AI-Maintained Knowledge Bases

AI-maintained knowledge bases are structured markdown wikis built and updated by large language model (LLM) agents rather than by human editors. The paradigm was popularized by Andrej Karpathy in April 2026 through a GitHub Gist that introduced the "LLM Wiki" pattern, which frames knowledge management through a compiler metaphor: source documents are pre-processed into an interlinked wiki, and all subsequent reasoning works from this compiled output rather than re-deriving knowledge from scratch on every query.[^c2] In this model, the human curates what enters the system while the LLM handles all maintenance and cross-referencing.[^c1]

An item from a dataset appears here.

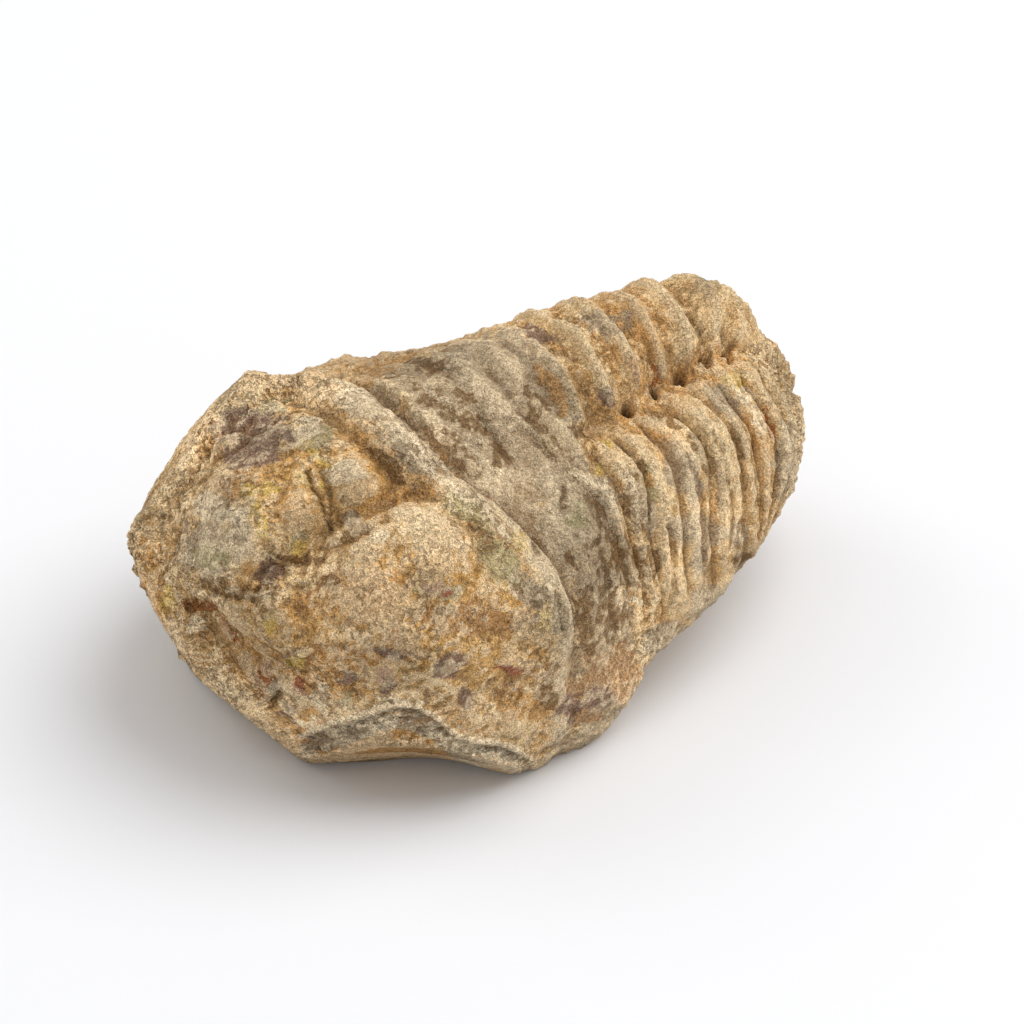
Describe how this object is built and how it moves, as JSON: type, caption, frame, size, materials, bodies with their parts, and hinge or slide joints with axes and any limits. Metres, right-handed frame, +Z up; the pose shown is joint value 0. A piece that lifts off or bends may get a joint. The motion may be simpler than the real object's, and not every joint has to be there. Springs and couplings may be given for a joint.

The core architecture consists of three layers: an immutable raw/ directory containing original source documents, a wiki/ directory of LLM-generated markdown pages with cross-references, and a schema configuration that governs the LLM's wiki maintenance behavior.[^c4] The system operates through three primary operations — Ingest (processing new sources into the wiki), Query (synthesizing answers from compiled pages), and Lint (health-checking for contradictions, orphans, and broken links). A single ingest operation typically updates between five and fifteen wiki pages as the agent traces implications across the knowledge graph.

Empirical testing of the pattern has demonstrated significant improvements in answer quality. Wiki-assisted answers scored 4.9 out of 5 compared to 4.0 out of 5 for direct LLM queries, while a set of ten source articles (~29,000 words) was processed into 57 interconnected wiki pages in approximately twenty minutes with three contradictions automatically detected.[^c3][^c5] The pattern is distinguished from retrieval-augmented generation (RAG) by its emphasis on knowledge compounding over time, its use of immutable source verification, and its ability to operate with zero infrastructure beyond markdown files and an LLM.

The LLM Wiki concept rapidly spawned a broad ecosystem of implementations and extensions. Within a week of the original gist, community projects added features such as confidence scoring, typed relationship graphs, Ebbinghaus-inspired retention decay, multi-agent governance, and integration with the Model Context Protocol (MCP) for agent tool access.[^c6] Implementations range from minimal, zero-dependency tools to production-grade systems supporting over thirty input formats, hybrid search, contradiction detection, and team collaboration workflows.